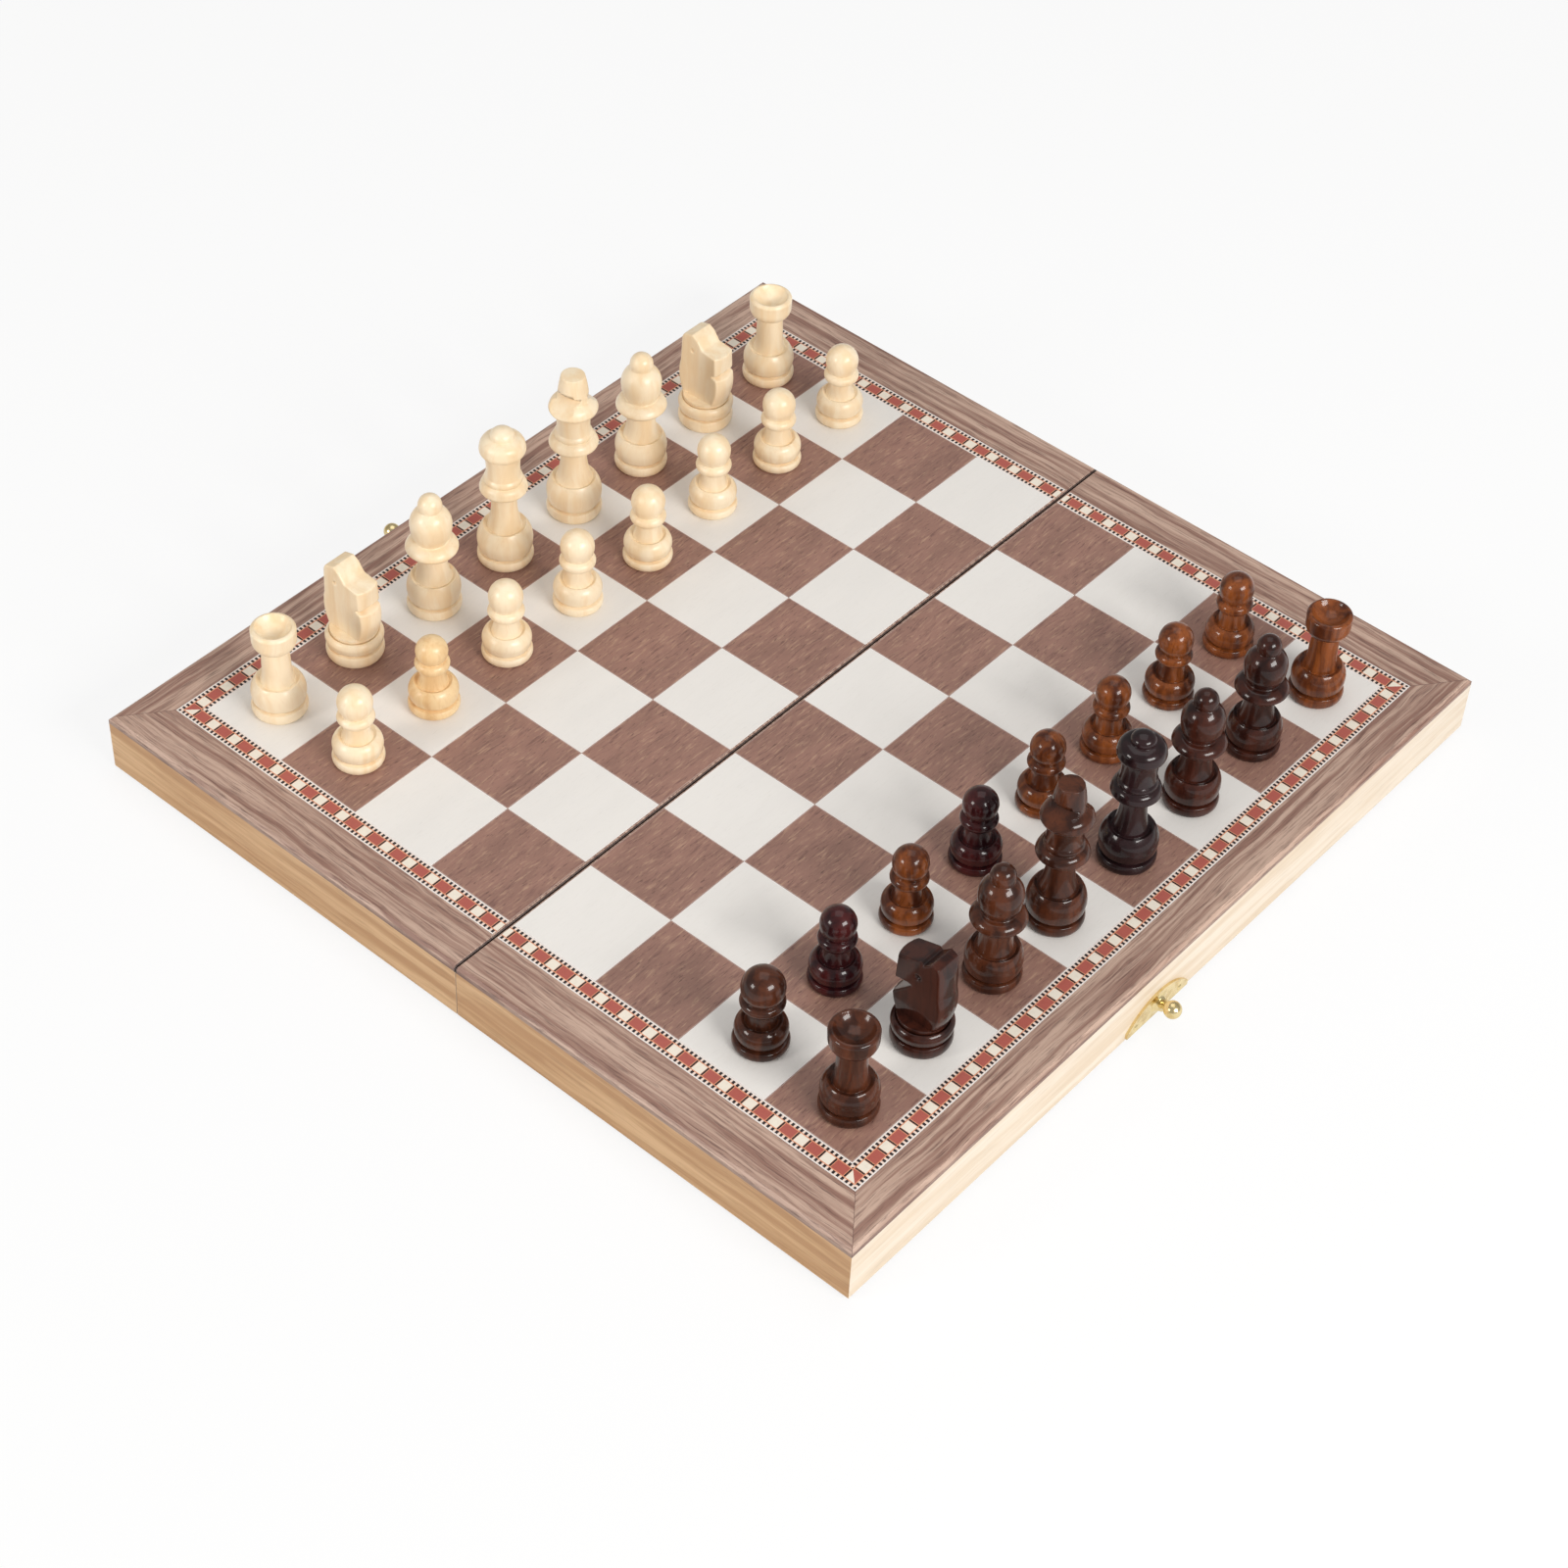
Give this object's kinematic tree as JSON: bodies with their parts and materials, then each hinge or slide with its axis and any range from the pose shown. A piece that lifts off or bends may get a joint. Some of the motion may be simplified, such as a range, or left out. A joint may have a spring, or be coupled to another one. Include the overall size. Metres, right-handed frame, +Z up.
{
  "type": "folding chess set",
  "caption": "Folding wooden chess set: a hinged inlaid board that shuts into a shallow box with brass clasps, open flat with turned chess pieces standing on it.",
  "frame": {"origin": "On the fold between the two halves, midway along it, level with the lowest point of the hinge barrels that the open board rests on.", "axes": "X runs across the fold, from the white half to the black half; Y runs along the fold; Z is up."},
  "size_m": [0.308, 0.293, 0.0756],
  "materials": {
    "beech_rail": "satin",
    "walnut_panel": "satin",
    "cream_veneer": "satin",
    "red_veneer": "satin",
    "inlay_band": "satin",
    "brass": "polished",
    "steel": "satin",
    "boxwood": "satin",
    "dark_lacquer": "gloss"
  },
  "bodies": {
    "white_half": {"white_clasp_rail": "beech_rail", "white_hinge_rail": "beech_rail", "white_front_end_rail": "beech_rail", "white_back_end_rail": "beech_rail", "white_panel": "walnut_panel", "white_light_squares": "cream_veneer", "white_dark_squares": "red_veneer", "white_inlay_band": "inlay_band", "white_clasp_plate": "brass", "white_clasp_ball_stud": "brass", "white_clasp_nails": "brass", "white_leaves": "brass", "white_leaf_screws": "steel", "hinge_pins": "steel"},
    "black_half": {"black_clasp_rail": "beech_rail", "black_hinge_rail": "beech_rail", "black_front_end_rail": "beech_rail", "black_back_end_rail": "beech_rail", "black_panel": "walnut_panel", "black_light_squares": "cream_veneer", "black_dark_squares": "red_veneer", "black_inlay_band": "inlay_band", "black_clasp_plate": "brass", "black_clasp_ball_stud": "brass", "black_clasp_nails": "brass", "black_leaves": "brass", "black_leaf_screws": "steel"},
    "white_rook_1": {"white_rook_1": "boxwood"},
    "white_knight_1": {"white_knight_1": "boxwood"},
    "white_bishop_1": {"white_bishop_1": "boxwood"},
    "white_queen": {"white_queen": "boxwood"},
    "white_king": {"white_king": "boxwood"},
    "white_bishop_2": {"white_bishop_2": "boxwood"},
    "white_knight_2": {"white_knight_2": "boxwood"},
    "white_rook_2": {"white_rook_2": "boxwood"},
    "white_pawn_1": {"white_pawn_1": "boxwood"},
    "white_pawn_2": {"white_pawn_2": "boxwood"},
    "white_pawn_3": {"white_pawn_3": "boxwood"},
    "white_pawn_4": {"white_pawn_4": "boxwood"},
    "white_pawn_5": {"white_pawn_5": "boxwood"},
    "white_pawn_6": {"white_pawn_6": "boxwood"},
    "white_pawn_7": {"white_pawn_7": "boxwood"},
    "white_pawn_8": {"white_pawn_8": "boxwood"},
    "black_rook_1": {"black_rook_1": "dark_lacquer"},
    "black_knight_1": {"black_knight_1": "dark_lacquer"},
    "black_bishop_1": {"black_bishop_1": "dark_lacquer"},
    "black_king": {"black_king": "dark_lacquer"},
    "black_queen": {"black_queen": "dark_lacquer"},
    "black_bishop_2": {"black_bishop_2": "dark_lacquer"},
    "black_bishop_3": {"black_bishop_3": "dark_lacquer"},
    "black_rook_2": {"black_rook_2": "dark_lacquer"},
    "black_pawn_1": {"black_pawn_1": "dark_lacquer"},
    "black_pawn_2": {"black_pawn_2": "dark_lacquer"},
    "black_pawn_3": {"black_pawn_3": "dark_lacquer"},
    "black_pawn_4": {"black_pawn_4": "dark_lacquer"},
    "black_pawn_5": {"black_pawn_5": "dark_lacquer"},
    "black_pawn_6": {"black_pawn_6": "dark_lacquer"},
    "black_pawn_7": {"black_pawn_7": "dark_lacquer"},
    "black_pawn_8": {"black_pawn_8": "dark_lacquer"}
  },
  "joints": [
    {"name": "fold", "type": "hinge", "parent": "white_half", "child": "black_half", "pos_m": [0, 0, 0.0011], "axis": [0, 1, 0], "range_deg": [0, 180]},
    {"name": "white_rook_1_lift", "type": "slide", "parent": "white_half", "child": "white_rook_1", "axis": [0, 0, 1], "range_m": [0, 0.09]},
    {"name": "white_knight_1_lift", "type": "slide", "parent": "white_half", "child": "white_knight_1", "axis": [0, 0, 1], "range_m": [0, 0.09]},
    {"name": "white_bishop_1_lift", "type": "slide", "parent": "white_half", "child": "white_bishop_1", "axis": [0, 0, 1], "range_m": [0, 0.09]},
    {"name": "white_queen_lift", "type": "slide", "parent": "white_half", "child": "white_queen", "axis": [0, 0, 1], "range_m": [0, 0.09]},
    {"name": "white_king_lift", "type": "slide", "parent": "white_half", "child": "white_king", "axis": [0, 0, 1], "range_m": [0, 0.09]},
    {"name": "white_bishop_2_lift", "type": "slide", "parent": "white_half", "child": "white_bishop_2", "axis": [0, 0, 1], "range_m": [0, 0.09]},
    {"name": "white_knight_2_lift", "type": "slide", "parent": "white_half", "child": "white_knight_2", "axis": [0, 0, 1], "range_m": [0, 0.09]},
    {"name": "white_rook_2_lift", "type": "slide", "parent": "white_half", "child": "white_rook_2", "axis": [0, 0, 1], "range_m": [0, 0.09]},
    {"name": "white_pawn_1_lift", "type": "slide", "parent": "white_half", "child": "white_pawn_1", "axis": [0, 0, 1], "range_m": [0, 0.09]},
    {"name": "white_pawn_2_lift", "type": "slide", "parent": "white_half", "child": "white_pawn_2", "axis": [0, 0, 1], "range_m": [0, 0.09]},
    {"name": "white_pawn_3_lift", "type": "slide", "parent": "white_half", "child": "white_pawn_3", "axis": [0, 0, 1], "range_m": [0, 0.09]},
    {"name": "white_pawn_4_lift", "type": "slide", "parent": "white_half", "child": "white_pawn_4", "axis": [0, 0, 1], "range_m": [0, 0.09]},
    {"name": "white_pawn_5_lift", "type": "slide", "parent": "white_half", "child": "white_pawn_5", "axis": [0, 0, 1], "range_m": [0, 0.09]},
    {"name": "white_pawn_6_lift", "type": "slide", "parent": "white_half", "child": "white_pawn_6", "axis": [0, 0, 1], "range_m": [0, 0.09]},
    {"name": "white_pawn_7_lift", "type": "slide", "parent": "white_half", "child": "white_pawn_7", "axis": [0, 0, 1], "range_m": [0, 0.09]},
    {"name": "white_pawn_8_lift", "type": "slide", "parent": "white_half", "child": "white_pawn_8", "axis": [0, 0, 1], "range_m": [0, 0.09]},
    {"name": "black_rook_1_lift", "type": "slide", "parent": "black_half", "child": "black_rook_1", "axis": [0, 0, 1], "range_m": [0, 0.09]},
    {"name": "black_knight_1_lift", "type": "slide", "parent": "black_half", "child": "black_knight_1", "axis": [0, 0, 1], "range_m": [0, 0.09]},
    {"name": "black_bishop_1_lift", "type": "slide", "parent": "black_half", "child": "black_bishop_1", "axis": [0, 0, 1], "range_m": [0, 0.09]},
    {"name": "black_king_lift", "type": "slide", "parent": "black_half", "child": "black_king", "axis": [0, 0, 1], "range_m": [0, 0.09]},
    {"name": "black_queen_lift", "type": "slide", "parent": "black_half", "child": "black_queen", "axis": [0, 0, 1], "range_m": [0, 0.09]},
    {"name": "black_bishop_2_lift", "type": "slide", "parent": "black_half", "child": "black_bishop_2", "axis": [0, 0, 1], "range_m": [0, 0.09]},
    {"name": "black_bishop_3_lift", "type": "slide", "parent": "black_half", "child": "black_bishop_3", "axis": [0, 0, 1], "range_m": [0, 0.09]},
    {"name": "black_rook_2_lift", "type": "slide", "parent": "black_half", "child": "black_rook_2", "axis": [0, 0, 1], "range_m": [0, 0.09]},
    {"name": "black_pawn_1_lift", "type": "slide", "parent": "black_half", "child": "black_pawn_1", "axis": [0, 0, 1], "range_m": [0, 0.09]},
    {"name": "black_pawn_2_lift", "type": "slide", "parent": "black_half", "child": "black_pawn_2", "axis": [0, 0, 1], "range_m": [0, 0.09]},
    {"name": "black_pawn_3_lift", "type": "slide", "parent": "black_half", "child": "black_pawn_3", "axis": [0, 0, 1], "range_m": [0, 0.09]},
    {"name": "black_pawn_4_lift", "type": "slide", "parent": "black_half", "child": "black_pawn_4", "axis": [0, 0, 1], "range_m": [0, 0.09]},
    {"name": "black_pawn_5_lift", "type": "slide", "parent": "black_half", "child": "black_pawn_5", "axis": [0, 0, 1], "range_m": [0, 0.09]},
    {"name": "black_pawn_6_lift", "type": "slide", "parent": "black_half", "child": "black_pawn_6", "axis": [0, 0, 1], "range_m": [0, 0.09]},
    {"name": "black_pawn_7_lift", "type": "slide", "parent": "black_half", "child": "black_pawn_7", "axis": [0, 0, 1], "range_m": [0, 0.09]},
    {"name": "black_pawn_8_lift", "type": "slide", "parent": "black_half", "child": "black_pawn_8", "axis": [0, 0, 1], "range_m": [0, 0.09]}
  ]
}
——
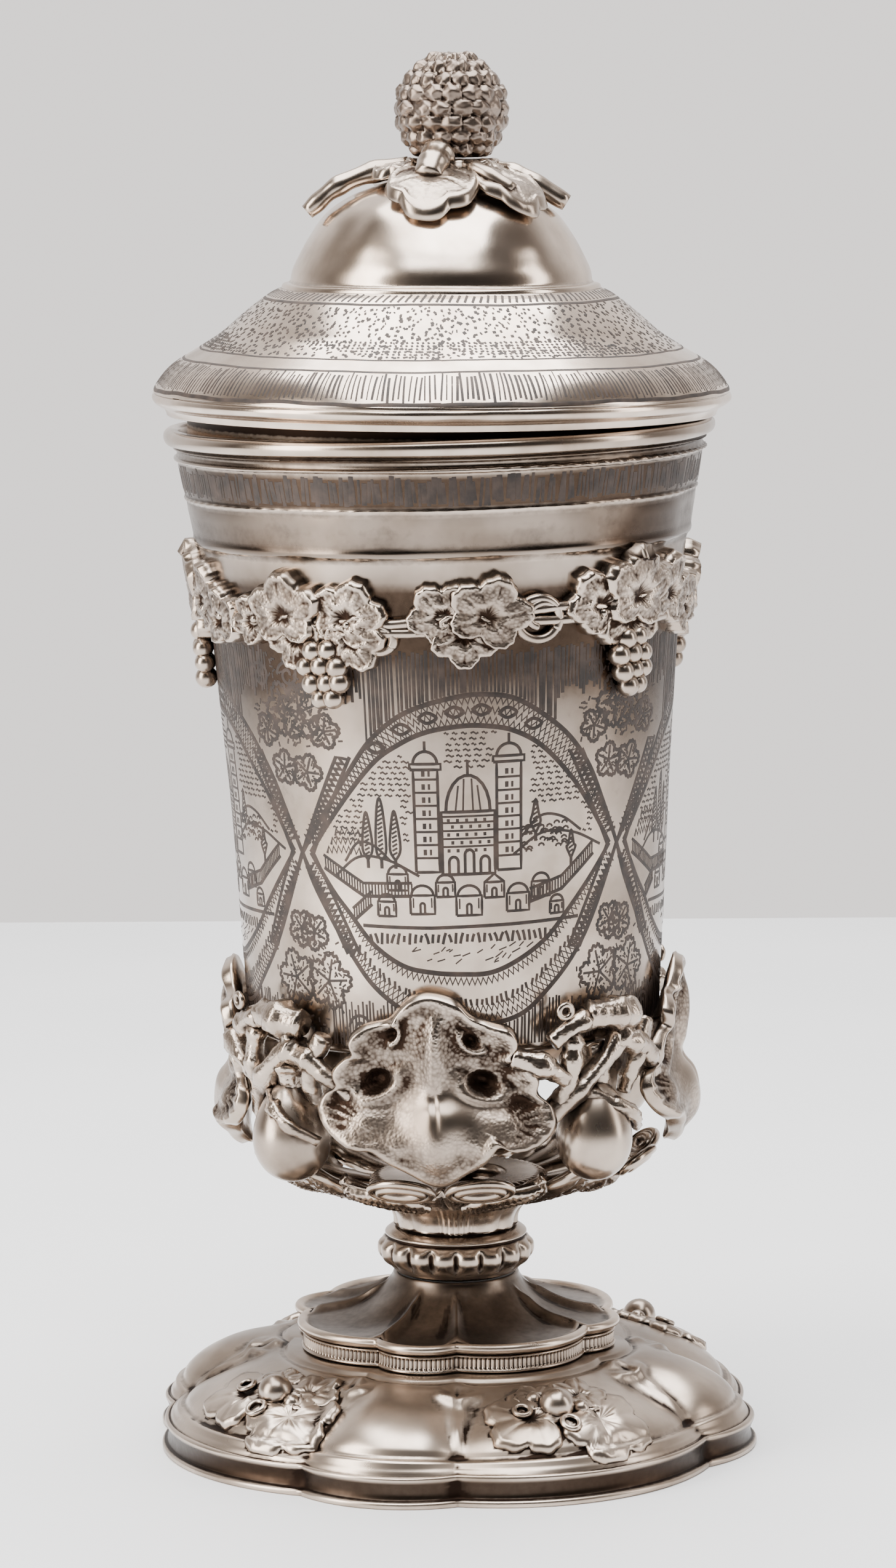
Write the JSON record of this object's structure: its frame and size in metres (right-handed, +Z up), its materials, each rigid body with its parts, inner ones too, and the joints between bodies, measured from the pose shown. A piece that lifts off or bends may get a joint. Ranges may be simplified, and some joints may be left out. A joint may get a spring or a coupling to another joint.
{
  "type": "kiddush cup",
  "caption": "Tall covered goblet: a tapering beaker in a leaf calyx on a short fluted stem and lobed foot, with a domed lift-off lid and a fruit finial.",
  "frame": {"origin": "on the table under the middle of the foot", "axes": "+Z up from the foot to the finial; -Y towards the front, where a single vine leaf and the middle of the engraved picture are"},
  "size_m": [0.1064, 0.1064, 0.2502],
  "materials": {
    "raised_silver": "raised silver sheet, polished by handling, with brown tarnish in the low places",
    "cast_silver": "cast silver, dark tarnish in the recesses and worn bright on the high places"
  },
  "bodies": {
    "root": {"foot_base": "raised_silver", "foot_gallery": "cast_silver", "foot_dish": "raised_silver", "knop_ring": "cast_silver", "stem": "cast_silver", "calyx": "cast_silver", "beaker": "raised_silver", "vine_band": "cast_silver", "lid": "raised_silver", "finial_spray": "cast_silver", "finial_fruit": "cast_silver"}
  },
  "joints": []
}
——
## Task brief
Where does the word "materials" appear in the listing? List each line that holds it.

## Final result
Give this object's kinematic tree as JSON: bodies with their parts and materials, then each hinge or slide with its axis and any range from the pose shown. A piece that lifts off or bends may get a joint. Some of the motion may be simplified, such as a range, or left out. A joint may have a spring, or be coupled to another one. Include the overall size. Metres, right-handed frame, +Z up.
  "materials": {
Write the JSON record of this object's structure: its frame and size in metres (right-handed, +Z up), its materials, each rigid body with its parts, inner ones too, and the joints between bodies, measured from the pose shown. A piece that lifts off or bends may get a joint. Ranges may be simplified, and some joints may be left out. A joint may get a spring or a coupling to another joint.
  "materials": {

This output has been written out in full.